4. Pour batter into prepared crust and tap the pan on the counter a few times to bring all air bubbles to the surface. Place pan into a larger pan and pour boiling water into the larger pan until halfway up the side of the cheesecake pan. If cheesecake pan is not airtight, cover bottom securely with foil before adding water.
5. Bake 45 to 55 minutes, until it is almost done – this can be hard to judge, but you’re looking for the cake to hold together, but still have a lot of jiggle to it in the center. You don’t want it to be completely firm at this stage. Close the oven door, turn the heat off, and let rest in the cooling oven for one hour. This lets the cake finish cooking and cool down gently enough so that it won’t crack on the top. After one hour, remove cheesecake from oven and lift carefully out of water bath. Let it finish cooling on the counter, and then cover and put in the fridge to chill. Once fully chilled, it is ready to serve.
Pan note: The creator of this recipe used to use a springform pan, but no matter how well she wrapped the thing in tin foil, water would always seep in and make the crust soggy. Now she uses one of those 1-use foil “casserole” shaped pans from the grocery store. They’re 8 or 9 inches wide and really deep, and best of all, water-tight. When it comes time to serve, just cut the foil away.
Prep notes: While the actual making of this cheesecake is a minimal time commitment, it does need to bake for almost an hour, cool in the oven for an hour, and chill overnight before it is served. Please plan accordingly!
** Mexican Turtle – add a bar of melted dark chocolate (between 3 and 5 oz., to taste) to the batter, along with a teaspoon of cinnamon and a dash of cayenne pepper (about 1/8 tsp.). Top it with pecan halves and a homemade caramel sauce.
Salted Caramel Sauce
- 1/2 cup salted butter
- 1/2 cup heavy cream
- 1 cup granulated sugar
- 1/2 cup water
- 1/16 teaspoon sea salt (or kosher salt)

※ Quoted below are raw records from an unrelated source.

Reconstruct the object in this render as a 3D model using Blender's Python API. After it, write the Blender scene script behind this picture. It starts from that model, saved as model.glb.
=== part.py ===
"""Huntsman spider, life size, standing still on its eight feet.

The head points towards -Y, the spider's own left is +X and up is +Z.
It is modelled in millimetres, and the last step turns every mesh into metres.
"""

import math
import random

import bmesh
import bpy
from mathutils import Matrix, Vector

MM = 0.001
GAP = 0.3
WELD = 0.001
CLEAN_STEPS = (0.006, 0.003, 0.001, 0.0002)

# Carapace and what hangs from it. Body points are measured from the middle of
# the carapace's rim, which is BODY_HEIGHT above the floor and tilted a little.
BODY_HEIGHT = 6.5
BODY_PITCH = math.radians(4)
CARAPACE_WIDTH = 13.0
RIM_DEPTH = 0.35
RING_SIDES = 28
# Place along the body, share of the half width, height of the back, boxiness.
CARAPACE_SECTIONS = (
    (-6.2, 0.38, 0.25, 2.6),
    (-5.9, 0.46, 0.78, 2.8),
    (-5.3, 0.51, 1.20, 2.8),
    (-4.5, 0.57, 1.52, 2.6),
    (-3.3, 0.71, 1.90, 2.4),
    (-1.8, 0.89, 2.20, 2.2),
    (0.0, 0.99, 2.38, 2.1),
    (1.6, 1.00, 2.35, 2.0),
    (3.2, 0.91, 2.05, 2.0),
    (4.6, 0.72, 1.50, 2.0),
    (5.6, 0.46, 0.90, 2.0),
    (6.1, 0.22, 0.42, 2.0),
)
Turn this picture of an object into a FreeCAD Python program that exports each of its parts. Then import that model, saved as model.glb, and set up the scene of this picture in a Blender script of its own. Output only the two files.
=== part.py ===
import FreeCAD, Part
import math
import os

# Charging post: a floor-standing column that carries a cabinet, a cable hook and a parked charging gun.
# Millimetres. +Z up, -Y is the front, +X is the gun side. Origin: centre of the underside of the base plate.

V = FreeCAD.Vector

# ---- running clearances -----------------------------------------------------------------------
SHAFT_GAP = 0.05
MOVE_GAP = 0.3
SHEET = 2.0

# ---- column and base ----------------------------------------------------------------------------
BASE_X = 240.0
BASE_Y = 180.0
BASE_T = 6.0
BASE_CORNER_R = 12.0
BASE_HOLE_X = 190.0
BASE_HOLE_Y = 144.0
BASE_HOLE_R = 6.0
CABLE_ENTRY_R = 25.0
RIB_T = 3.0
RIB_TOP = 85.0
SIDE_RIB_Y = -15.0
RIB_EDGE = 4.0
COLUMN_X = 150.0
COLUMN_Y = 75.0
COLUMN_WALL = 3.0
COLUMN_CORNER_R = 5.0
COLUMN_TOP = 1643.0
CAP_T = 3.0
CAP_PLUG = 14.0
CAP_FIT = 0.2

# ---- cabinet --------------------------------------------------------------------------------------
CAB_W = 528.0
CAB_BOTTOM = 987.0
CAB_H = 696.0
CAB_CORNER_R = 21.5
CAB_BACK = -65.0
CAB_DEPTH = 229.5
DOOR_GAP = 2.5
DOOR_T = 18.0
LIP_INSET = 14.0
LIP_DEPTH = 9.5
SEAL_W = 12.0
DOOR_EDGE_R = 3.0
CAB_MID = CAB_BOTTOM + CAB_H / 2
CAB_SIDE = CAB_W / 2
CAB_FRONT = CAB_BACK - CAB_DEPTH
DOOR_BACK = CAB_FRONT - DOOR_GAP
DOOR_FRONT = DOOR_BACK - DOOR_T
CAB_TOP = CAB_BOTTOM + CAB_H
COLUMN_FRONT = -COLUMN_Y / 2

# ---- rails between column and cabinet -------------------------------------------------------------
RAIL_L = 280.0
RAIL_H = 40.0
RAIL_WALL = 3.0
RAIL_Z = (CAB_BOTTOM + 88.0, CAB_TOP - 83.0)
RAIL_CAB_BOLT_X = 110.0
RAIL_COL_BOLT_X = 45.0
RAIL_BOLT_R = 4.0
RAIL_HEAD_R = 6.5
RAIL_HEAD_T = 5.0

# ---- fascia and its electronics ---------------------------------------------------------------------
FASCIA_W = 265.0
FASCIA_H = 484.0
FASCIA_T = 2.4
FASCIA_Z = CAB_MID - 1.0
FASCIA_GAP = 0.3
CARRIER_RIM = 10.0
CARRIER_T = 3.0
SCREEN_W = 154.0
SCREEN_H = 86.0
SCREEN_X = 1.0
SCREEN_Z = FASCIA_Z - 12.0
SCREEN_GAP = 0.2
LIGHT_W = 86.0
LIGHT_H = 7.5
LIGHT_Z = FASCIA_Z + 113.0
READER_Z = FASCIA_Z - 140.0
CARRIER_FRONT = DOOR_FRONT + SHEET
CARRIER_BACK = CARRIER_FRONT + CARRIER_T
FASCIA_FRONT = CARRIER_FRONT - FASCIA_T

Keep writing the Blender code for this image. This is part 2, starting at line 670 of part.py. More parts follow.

To make the salted butter caramel: In a saucepan set over medium-low heat, melt the butter in the heavy cream. Immediately remove from the heat and set aside.
Place the sugar in a separate saucepan set over medium heat. Sprinkle the water over the sugar and allow it to dissolve over the heat without stirring. As the sugar begins to caramelize, occasionally shake and swirl the pan to evenly distribute the color.
When the caramel is a rich golden color, remove the pan from the heat and carefully add the hot cream and melted butter to the caramel. Take care to stand back during this process; the hot caramel will bubble up the sides of the pan.
Return the caramel to the lowest heat setting, whisking constantly. Cook and stir the salted butter caramel for 2 minutes over the low heat. Remove from the heat and season the sauce with the 1/16 teaspoon sea salt; stir until it is dissolved completely.